» Required work: Could you print all the entries exactly?

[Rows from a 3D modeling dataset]

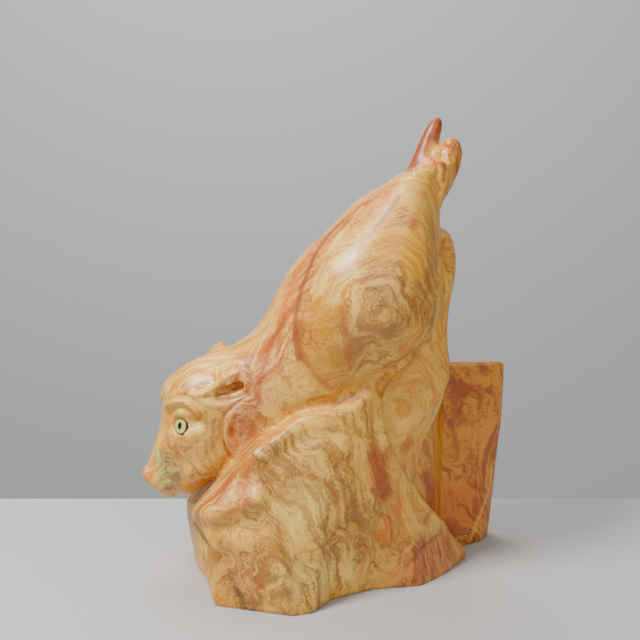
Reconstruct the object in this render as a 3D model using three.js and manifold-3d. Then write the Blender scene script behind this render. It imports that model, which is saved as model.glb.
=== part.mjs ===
// Big cat climbing head first down a rock outcrop, carved from one block of veined marble
//
// Millimetres, +Z up. The cat looks towards -X and its left side faces -Y.
// The whole carving is one solid: body, head, ears, hind paws, fins, ridge, rocks and rear slab.
// Two glass eyes sit in sockets cut into the head.

import * as THREE from "three";
import { ConvexGeometry } from "three/addons/geometries/ConvexGeometry.js";
import { mergeVertices } from "three/addons/utils/BufferGeometryUtils.js";
import Module from "manifold-3d";

const wasm = await Module();
wasm.setup();

// Driving dimensions
const eyeRadius = 10;
const eyeBulge = 5.2;
const eyeGap = 0.3;
const bodySides = 40;
const bodyRingStep = 10.5;
const headRingStep = 4.2;
const headStart = 0.66;
const capRings = 6;

const vec = (x, y, z) => new THREE.Vector3(x, y, z);
const mix = THREE.MathUtils.lerp;
const clamp = THREE.MathUtils.clamp;
const smoothstep = THREE.MathUtils.smoothstep;

// Head frame: forward along the face, side towards the cat's left, up out of the crown
const headCentre = vec(-120, -8, 206);
const headYaw = THREE.MathUtils.degToRad(10);
const headPitch = THREE.MathUtils.degToRad(30);
const headRoll = THREE.MathUtils.degToRad(12);

function headAxes() {
  const forward = vec(
    -Math.cos(headYaw) * Math.cos(headPitch),
    -Math.sin(headYaw) * Math.cos(headPitch),
    -Math.sin(headPitch),
  );
  const level = vec(Math.sin(headYaw), -Math.cos(headYaw), 0);
  const crown = vec(0, 0, 0).crossVectors(forward, level);
  const up = crown.clone().multiplyScalar(Math.cos(headRoll)).addScaledVector(level, Math.sin(headRoll));
  const side = level.clone().multiplyScalar(Math.cos(headRoll)).addScaledVector(crown, -Math.sin(headRoll));
  return { forward, side, up };
}

const head = headAxes();

// A point of the head given as forward, side and up from the head's centre
function onHead(forward, side, up) {
  return headCentre
    .clone()
    .addScaledVector(head.forward, forward)
    .addScaledVector(head.side, side)
    .addScaledVector(head.up, up);
}

// Eyes: where the middle of the glass sits, and which way it looks
const eyeFront = { forward: 40, side: 30.5, up: 5 };
const leftGaze = vec(-0.61, -0.76, 0.24).normalize();

function eyeNormal(side) {
  const mirror = side > 0 ? 0 : -2 * leftGaze.dot(head.side);
  return leftGaze.clone().addScaledVector(head.side, mirror);
}

function eyeCentre(side) {
  return onHead(eyeFront.forward, eyeFront.side * side, eyeFront.up).addScaledVector(eyeNormal(side), -eyeBulge);
}

function eyeSeat(side) {
  return eyeCentre(side).addScaledVector(eyeNormal(side), -10);
}

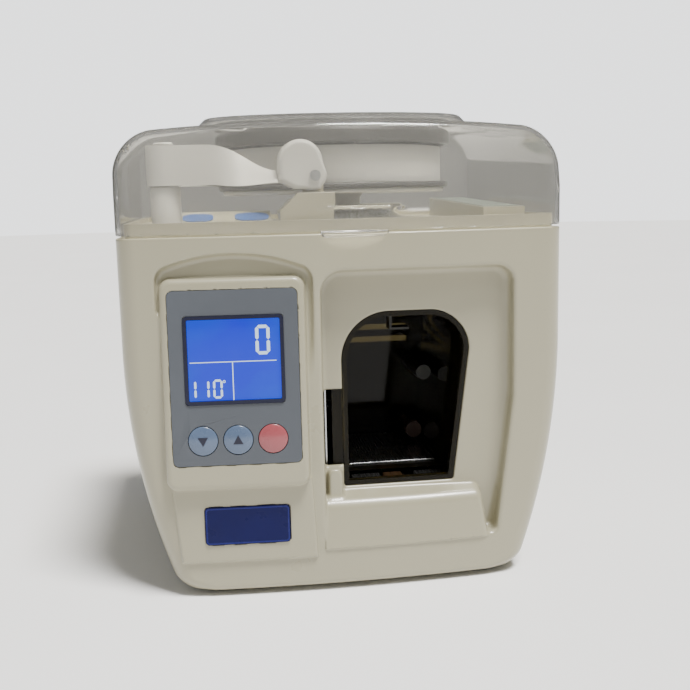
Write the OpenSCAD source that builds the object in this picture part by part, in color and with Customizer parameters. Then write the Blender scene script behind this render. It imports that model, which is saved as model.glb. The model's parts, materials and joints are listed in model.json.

» Answer to this exercise:
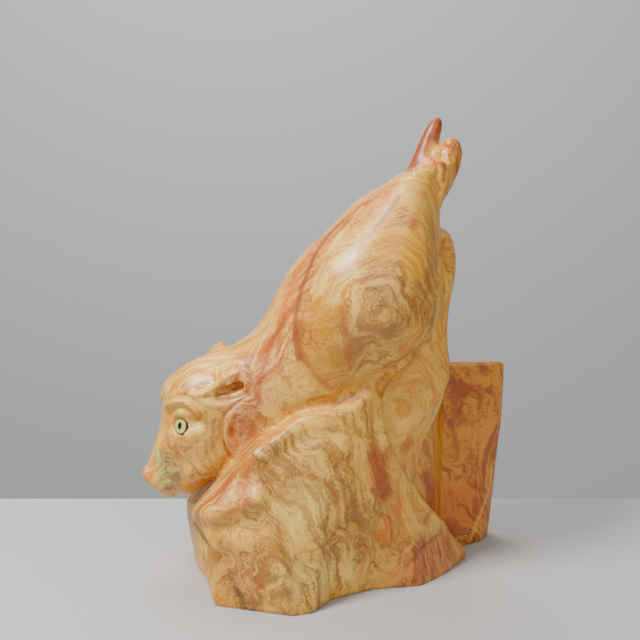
Reconstruct the object in this render as a 3D model using three.js and manifold-3d. Then write the Blender scene script behind this render. It imports that model, which is saved as model.glb.
=== part.mjs ===
// Big cat climbing head first down a rock outcrop, carved from one block of veined marble
//
// Millimetres, +Z up. The cat looks towards -X and its left side faces -Y.
// The whole carving is one solid: body, head, ears, hind paws, fins, ridge, rocks and rear slab.
// Two glass eyes sit in sockets cut into the head.

import * as THREE from "three";
import { ConvexGeometry } from "three/addons/geometries/ConvexGeometry.js";
import { mergeVertices } from "three/addons/utils/BufferGeometryUtils.js";
import Module from "manifold-3d";

const wasm = await Module();
wasm.setup();

// Driving dimensions
const eyeRadius = 10;
const eyeBulge = 5.2;
const eyeGap = 0.3;
const bodySides = 40;
const bodyRingStep = 10.5;
const headRingStep = 4.2;
const headStart = 0.66;
const capRings = 6;

const vec = (x, y, z) => new THREE.Vector3(x, y, z);
const mix = THREE.MathUtils.lerp;
const clamp = THREE.MathUtils.clamp;
const smoothstep = THREE.MathUtils.smoothstep;

// Head frame: forward along the face, side towards the cat's left, up out of the crown
const headCentre = vec(-120, -8, 206);
const headYaw = THREE.MathUtils.degToRad(10);
const headPitch = THREE.MathUtils.degToRad(30);
const headRoll = THREE.MathUtils.degToRad(12);

function headAxes() {
  const forward = vec(
    -Math.cos(headYaw) * Math.cos(headPitch),
    -Math.sin(headYaw) * Math.cos(headPitch),
    -Math.sin(headPitch),
  );
  const level = vec(Math.sin(headYaw), -Math.cos(headYaw), 0);
  const crown = vec(0, 0, 0).crossVectors(forward, level);
  const up = crown.clone().multiplyScalar(Math.cos(headRoll)).addScaledVector(level, Math.sin(headRoll));
  const side = level.clone().multiplyScalar(Math.cos(headRoll)).addScaledVector(crown, -Math.sin(headRoll));
  return { forward, side, up };
}

const head = headAxes();

// A point of the head given as forward, side and up from the head's centre
function onHead(forward, side, up) {
  return headCentre
    .clone()
    .addScaledVector(head.forward, forward)
    .addScaledVector(head.side, side)
    .addScaledVector(head.up, up);
}

// Eyes: where the middle of the glass sits, and which way it looks
const eyeFront = { forward: 40, side: 30.5, up: 5 };
const leftGaze = vec(-0.61, -0.76, 0.24).normalize();

function eyeNormal(side) {
  const mirror = side > 0 ? 0 : -2 * leftGaze.dot(head.side);
  return leftGaze.clone().addScaledVector(head.side, mirror);
}

function eyeCentre(side) {
  return onHead(eyeFront.forward, eyeFront.side * side, eyeFront.up).addScaledVector(eyeNormal(side), -eyeBulge);
}

function eyeSeat(side) {
  return eyeCentre(side).addScaledVector(eyeNormal(side), -10);
}

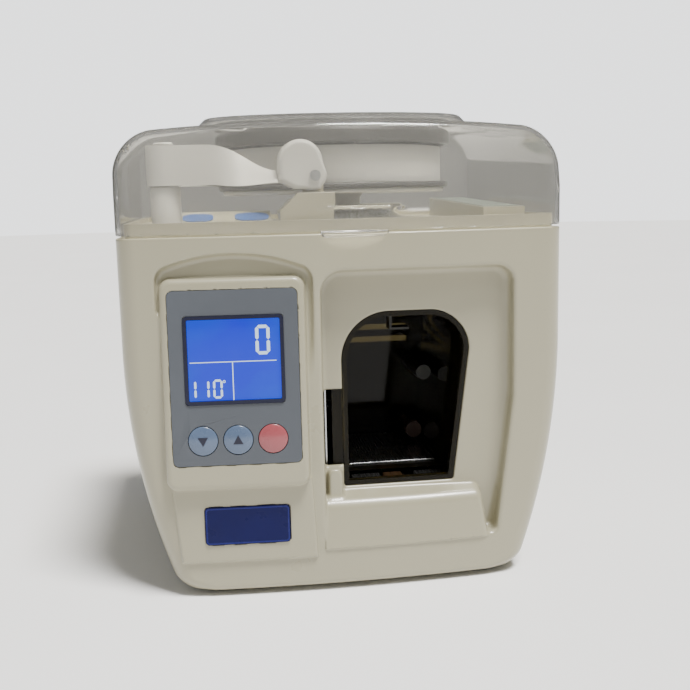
Write the OpenSCAD source that builds the object in this picture part by part, in color and with Customizer parameters. Then write the Blender scene script behind this render. It imports that model, which is saved as model.glb. The model's parts, materials and joints are listed in model.json.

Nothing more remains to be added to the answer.